Justice Pfeifer’s lead opinion was joined by Justices Terrence O’Donnell, Sharon L. Kennedy, and William M. O’Neill.
Chief Justice Maureen O’Connor and Justices Judith Ann Lanzinger and Judith L. French concurred in judgment and wrote separately to explain their reasoning in an opinion authored by Justice French.
In the concurrence, Justice French wrote: “I agree that Gipson’s out-of-court statements were inadmissible, but I do so based solely on Evid.R. 403. ... The fact that a limiting instruction can be given regarding certain relevant evidence, however, does not guarantee its admissibility. When the danger of unfair prejudice substantially outweighs the probative value of the evidence, it is not admissible.”

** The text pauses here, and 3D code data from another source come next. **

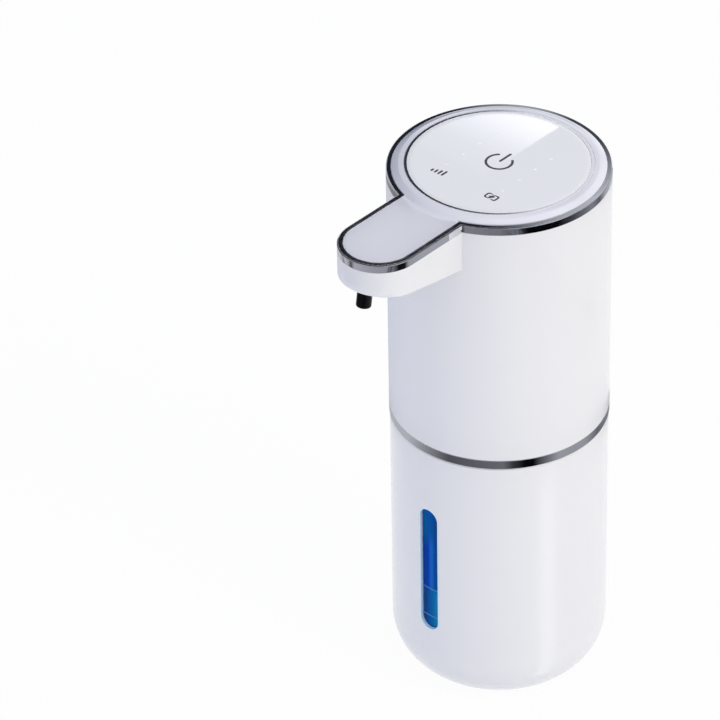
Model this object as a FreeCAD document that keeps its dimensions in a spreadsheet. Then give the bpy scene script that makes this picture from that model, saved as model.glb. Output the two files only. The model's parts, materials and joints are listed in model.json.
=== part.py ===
import FreeCAD, Part
import math
import os

import Sketcher
from FreeCAD import Placement, Rotation, Vector

# Automatic foaming soap dispenser. The origin is the centre of the base, +Z is up, the spout
# points along -Y and the wall side is +Y. Lengths are in millimetres, angles in degrees.

sizes = {
    # outside
    "body_r": 36.5,
    "bottle_height": 101.4,
    "bottle_round_r": 18.4,
    "foot_standoff": 0.5,
    "seam_gap": 0.3,
    "band_height": 3.6,
    "housing_height": 87.8,
    "rim_height": 3.4,
    "disc_rise": 1.3,
    # spout
    "spout_reach": 71.4,
    "spout_half_width": 13.5,
    "spout_tip_depth": 8.73,
    "spout_slope": 9.5,
    "spout_edge_r": 1.8,
    "spout_wall": 2.0,
    # bottle
    "jacket_wall": 2.0,
    "window_width": 7.5,
    "window_low": 29.5,
    "window_length": 49.4,
    "foot_pad_margin": 3.1,
    "foot_recess": 1.0,
    "tank_wall": 1.3,
    "tank_shoulder": 4.0,
    "tank_neck_margin": 8.3,
    "tank_neck_wall": 1.6,
    "tank_neck_length": 14.0,
    # bayonet between the bottle and the chassis
    "lug_depth": 2.0,
    "lug_height": 2.0,
    "lug_turn": 40.0,
    "lug_count": 3,
    "lug_drop": 8.2,
    "lug_pitch": 12.0,
    "ledge_height": 2.0,
    "thread_bite": 0.2,
    "gasket_height": 2.0,
    # upper housing and trim
    "housing_wall": 2.2,
    "flange_height": 2.5,
    "chassis_rise": 6.2,
    "band_upstand": 1.2,
    "rim_face": 1.7,
    "rim_flange_width": 4.0,
    "rim_flange_height": 1.0,
    # top panel
    "panel_margin": 6.8,
    "panel_height": 1.8,
    "panel_ledge": 2.7,
    "panel_plug_height": 1.2,
    "panel_ring_width": 0.8,
    "dome_width": 3.9,
    "led_board_height": 1.2,
    "led_r": 0.5,
    "led_half_pitch_x": 11.75,
    "led_pitch_y": 8.0,
    "led_rows": 4,
    # chassis
    "chassis_height": 2.5,
    "skirt_wall": 1.8,
    "skirt_height": 12.0,
    "cup_wall": 1.3,
    "cup_height": 5.0,
    "chassis_screw_count": 3,
    # fasteners
    "screw_shank_r": 1.1,
    "screw_head_r": 1.8,
    "screw_head_height": 1.5,
    "screw_grip": 2.0,
    # battery
    "cell_r": 9.15,
    "cell_length": 65.0,
    "cell_cap_r": 3.2,
    "cell_cap_height": 0.8,
    "cell_margin": 16.4,
    "cell_bearing": 23.0,
    # boards
    "board_half_width": 17.0,
    "board_thickness": 1.6,
    "board_height": 67.5,
    "rail_height": 20.0,
    "rail_grip": 1.5,
    "rail_width": 3.5,
    "rail_lip": 1.5,
    "chip_side": 8.0,
    "chip_height": 1.2,
    "capacitor_r": 3.0,
    "capacitor_length": 8.0,
    "capacitor_rise": 24.0,
    "header_width": 10.0,
    "header_height": 5.0,
    "header_rise": 16.0,
    # charging port
    "usb_drop": 17.6,
    "usb_width": 9.0,
    "usb_height": 3.2,
    "usb_length": 7.4,
    "usb_shell": 0.3,
    "usb_depth": 6.2,
    "usb_tongue_width": 6.7,
    "usb_tongue_height": 0.7,
    "usb_set_back": 1.3,
    "port_boss_border": 2.3,
    "port_boss_depth": 3.0,
    "plug_width": 14.0,
    "plug_height": 9.0,
    "plug_thickness": 1.4,
    "plug_nose": 1.0,
    "plug_nose_width": 7.8,
    "plug_nose_height": 2.6,
    "anchor_height": 3.0,
    "hinge_bead_r": 0.5,
    "hinge_bead_length": 6.0,
    # pump, stacked on the chassis
    "riser_margin": 17.3,
    "riser_clearance": 5.2,
    "pump_r": 12.5,
    "pump_head_height": 8.0,
    "valve_plate_height": 2.0,
    "diaphragm_height": 1.2,
    "button_count": 3,
    "button_r": 1.8,
    "button_height": 2.0,
    "button_circle_r": 5.5,
    "button_turn": 30.0,
    "pump_case_wall": 3.0,
    "pump_case_height": 16.0,
    "pump_lid_height": 2.0,
    "pump_lid_hole_r": 4.0,
    "pump_screw_r": 0.9,
    "pump_screw_count": 3,
    "pump_screw_base": 2.0,
    "pump_screw_head_r": 1.5,
    "pump_screw_head_height": 1.2,
    "outlet_arm_width": 5.0,
    "outlet_arm_height": 4.0,
    # motor
    "motor_r": 9.2,
    "motor_length": 25.0,
    "motor_shell": 0.8,
    "magnet_thickness": 1.8,
    "magnet_length": 17.0,
    "armature_r": 6.1,
    "armature_length": 15.0,
    "shaft_r": 1.0,
    "endcap_height": 3.0,
    "terminal_width": 2.0,
    "terminal_height": 3.0,
    "terminal_thickness": 0.5,
    # crank and rocker
    "rocker_lift": 3.3,
    "rocker_r": 7.5,
    "rocker_thickness": 1.5,
    "rocker_hub_r": 2.0,
    "rocker_hub_height": 1.8,
    "rocker_tilt": 6.0,
    "rocker_pin_r": 0.75,
    "crank_r": 5.5,
    "crank_height": 6.0,
    "crank_below_lid": 0.7,
    "pin_engagement": 3.0,
    # hoses
    "hose_r": 2.2,
    "hose_bore_r": 1.3,
    "hose_bend_r": 12.0,
    "hose_drop": 3.6,
    "spigot_length": 6.0,
    "spigot_bore_r": 0.7,
    "filter_r": 4.5,
    "filter_wall": 1.0,
    "filter_height": 8.0,
    "filter_stand": 2.0,
    # vent valve in the chassis
    "vent_x": 8.0,
    "vent_y": 15.0,
    "vent_stem_r": 1.0,
    "vent_disc_r": 3.5,
    "vent_disc_height": 0.8,
    "vent_bulb_r": 1.7,
    # nozzle, in the frame of the sloped underside
    "nozzle_set_back": 6.6,
    "nozzle_r": 2.5,
    "nozzle_length": 7.2,
    "nozzle_bore_r": 1.4,
    "nozzle_tip_round": 0.6,
    "nozzle_flange_r": 3.8,
    "nozzle_flange_height": 1.0,
    "holder_r": 4.1,
    "holder_height": 5.4,
    "holder_wall": 1.0,
    "mesh_thickness": 0.4,
    # hand sensor, in the same frame
    "sensor_set_back": 22.4,
    "sensor_width": 12.0,
    "sensor_length": 6.0,
    "sensor_inset": 0.15,
    "sensor_flange": 0.8,
    "sensor_flange_height": 0.8,
    "emitter_r": 1.5,
    "emitter_height": 1.6,
    "emitter_half_pitch": 3.2,
    "sensor_board_height": 1.0,
    # wall plate
    "wall_gap": 2.2,
    "wall_plate_width": 22.0,
    "wall_plate_height": 44.0,
    "wall_plate_low": 118.0,
    "wall_plate_thickness": 3.0,
    "adhesive_thickness": 0.8,
    "cradle_rib": 2.0,
    "hook_width": 12.0,
    "hook_low": 140.7,
    "hook_arm_height": 3.0,
    "hook_lip": 2.2,
    "hook_lip_height": 11.3,
    "hook_slot_travel": 16.9,
    # clearances
    "bond_gap": 0.1,
    "fit_gap": 0.2,
    "moving_gap": 0.3,
    "bayonet_gap": 0.4,
    "running_gap": 0.05,
    "thread_gap": 0.01,
}

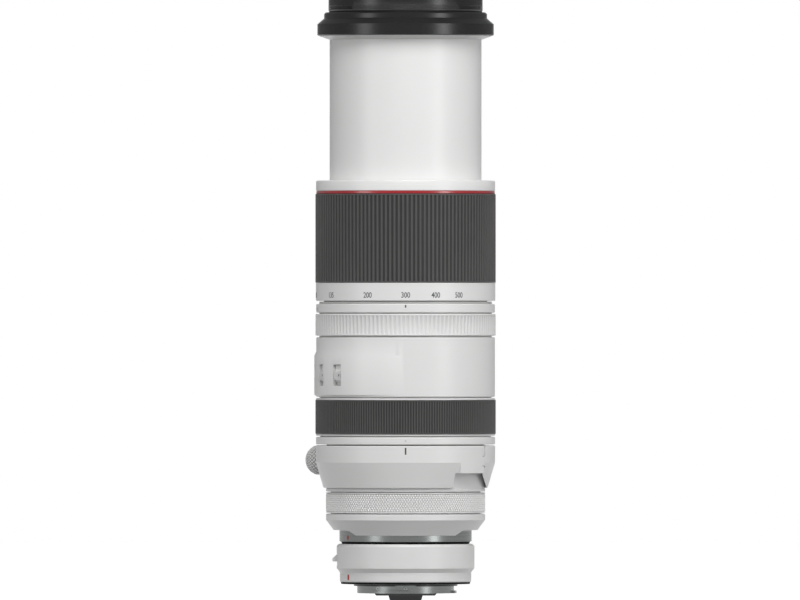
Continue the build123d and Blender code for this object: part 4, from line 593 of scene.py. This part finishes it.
def array_piece(name, strip, finish, body, slot, **values):
    """Piece made by the ring array tree from one strip, as a plain mesh."""
    mesh = bpy.data.meshes.new(name)
    mesh.from_pydata([tuple(point) for point in strip[0]], [], strip[1])
    piece = link_piece(name, mesh)
    modifier = piece.modifiers.new("Ring Array", "NODES")
    modifier.node_group = TREES["ring"]
    inputs = {label.replace("_", " "): value for label, value in values.items()}
    inputs["Material"] = FINISH[finish]
    set_inputs(modifier, inputs)
    bpy.context.view_layer.update()
    graph = bpy.context.evaluated_depsgraph_get()
    plain = bpy.data.meshes.new_from_object(piece.evaluated_get(graph), depsgraph=graph)
    if not plain.polygons:
        raise RuntimeError(f"{name}: the ring array made no faces")
    piece.modifiers.remove(modifier)
    piece.data = plain
    plain.name = name
    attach(piece, body)
    return piece


def period_strip(count, section, seat, wave):
    """One period of a ribbed ring; section is (height, share of the wave, plain and root radius)."""
    pitch = 360.0 / count
    loop = len(section) + 2
    verts = []
    faces = []
    for share, rise in wave:
        azimuth = pitch * share
        verts.append(spot(seat, azimuth, section[0][0]))
        for height, ribbed, radius, root in section:
            rho = radius - (radius - root) * (1 - rise) * ribbed
            verts.append(spot(rho, azimuth, height))
        verts.append(spot(seat, azimuth, section[-1][0]))
    for i in range(len(wave) - 1):
        for j in range(loop):
            k = (j + 1) % loop
            faces.append((i * loop + j, (i + 1) * loop + j, (i + 1) * loop + k, i * loop + k))
    return verts, faces


def ribbed_section(bottom, top, border, crest, root, edge=0.3):
    """Heights and radii of a ribbed ring between two plain borders."""
    run = 0.3
    soft = 0.3 * edge
    return (
        (bottom, 0.0, crest - edge, root),
        (bottom + soft, 0.0, crest - soft, root),
        (bottom + edge, 0.0, crest, root),
        (bottom + border, 0.0, crest, root),
        (bottom + border + run, 1.0, crest, root),
        (top - border - run, 1.0, crest, root),
        (top - border, 0.0, crest, root),
        (top - edge, 0.0, crest, root),
        (top - soft, 0.0, crest - soft, root),
        (top, 0.0, crest - edge, root),
    )


def ribbed_grip(node, body, ribs, depth, seat_depth):
    """Rubber grip with rounded ribs, over the place of a plain CAD grip."""
    crest = high(node, 0)
    section = ribbed_section(low(node), high(node), 0.6, crest, crest - depth / MM)
    strip = period_strip(ribs, section, high("index_ring", 0) - seat_depth, RIB_WAVE)
    return array_piece("ribbed_" + node, strip, "grip_rubber", body, "grip_rubber", Count=ribs)


class LensPartsSettings(bpy.types.PropertyGroup):
    """Sizes that a user of the panel may change before building."""
    zoom_ribs: bpy.props.IntProperty(
        name="Zoom ribs", description="Ribs round the zoom grip", default=130, min=20)
    focus_ribs: bpy.props.IntProperty(
        name="Focus ribs", description="Ribs round the focus grip", default=210, min=20)
    flutes: bpy.props.IntProperty(
        name="Flutes", description="Flutes round the tension ring", default=126, min=20)
    rib_depth: bpy.props.FloatProperty(
        name="Rib depth", description="Depth of the rubber ribs", default=0.55 * MM, unit="LENGTH")
    flute_depth: bpy.props.FloatProperty(
        name="Flute depth", description="Depth of the flutes", default=0.42 * MM, unit="LENGTH")
    knurls: bpy.props.IntProperty(
        name="Knurls", description="Diamonds in one row of the control ring", default=180, min=20)
    knurl_height: bpy.props.FloatProperty(
        name="Knurl height", description="Height of one diamond", default=2.2 * MM, unit="LENGTH")
    knurl_depth: bpy.props.FloatProperty(
        name="Knurl depth", description="Depth of the knurling", default=0.46 * MM, unit="LENGTH")
    digit_height: bpy.props.FloatProperty(
        name="Digit height", description="Height of the dial numbers", default=2.9 * MM, unit="LENGTH")
    print_colour: bpy.props.FloatVectorProperty(
        name="Print", description="Colour of the printed marks", default=(0.07, 0.07, 0.072),
        subtype="COLOR", size=3)


class LENS_OT_dress_nodes(bpy.types.Operator):
    """Give every CAD node its finish and smooth shading"""
    bl_idname = "lens.dress_nodes"
    bl_label = "Dress CAD nodes"

    def execute(self, context):
        make_finishes()
        TREES["smooth"] = smooth_tree()
        TREES["ring"] = ring_array_tree()
        for name, node in NODES.items():
            if SLOT_OF[name] not in FINISH:
                raise RuntimeError(f"{name}: no finish for slot {SLOT_OF[name]}")
            finish = "gasket_rubber" if name in GASKETS else SLOT_OF[name]
            node.data.materials.clear()
            node.data.materials.append(FINISH[finish])
            modifier = node.modifiers.new("Smooth by Angle", "NODES")
            modifier.node_group = TREES["smooth"]
            if name in CRISP_NODES:
                set_inputs(modifier, {"Sharp Angle": CRISP_ANGLE})
        return {"FINISHED"}


class LENS_OT_zoom_grip(bpy.types.Operator):
    """Rubber zoom grip with rounded ribs"""
    bl_idname = "lens.zoom_grip"
    bl_label = "Zoom grip"

    def execute(self, context):
        settings = context.scene.lens_parts
        depth = settings.rib_depth
        piece = ribbed_grip("zoom_grip", "zoom_ring", settings.zoom_ribs, depth, seat_depth=1.0)
        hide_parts("zoom_grip")
        return {"FINISHED"}


class LENS_OT_focus_grip(bpy.types.Operator):
    """Rubber focus grip with rounded ribs"""
    bl_idname = "lens.focus_grip"
    bl_label = "Focus grip"

    def execute(self, context):
        settings = context.scene.lens_parts
        depth = 0.85 * settings.rib_depth
        piece = ribbed_grip("focus_grip", "focus_ring", settings.focus_ribs, depth, seat_depth=0.7)
        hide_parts("focus_grip")
        return {"FINISHED"}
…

“In this case, the trial court’s limiting instruction did little to ameliorate the risk that the jury would misuse Gipson’s out-of-court statements as substantive evidence of guilt,” Justice French stated. “[I]t would have been possible to explain how the investigation led to Ricks without introducing Gipson’s exact statements or his behavior upon seeing Ricks. Nor was it necessary to inform the jury that it was Gipson—the alleged accomplice—who led police to Ricks. That information had little probative value and a high likelihood that the jury would misuse it as substantive evidence of Ricks’s guilt, even with the trial court’s limiting instruction. … Because the probative value of Gipson’s statements was substantially outweighed by the risk of unfair prejudice, I believe that the statements were inadmissible under Evid.R. 403.”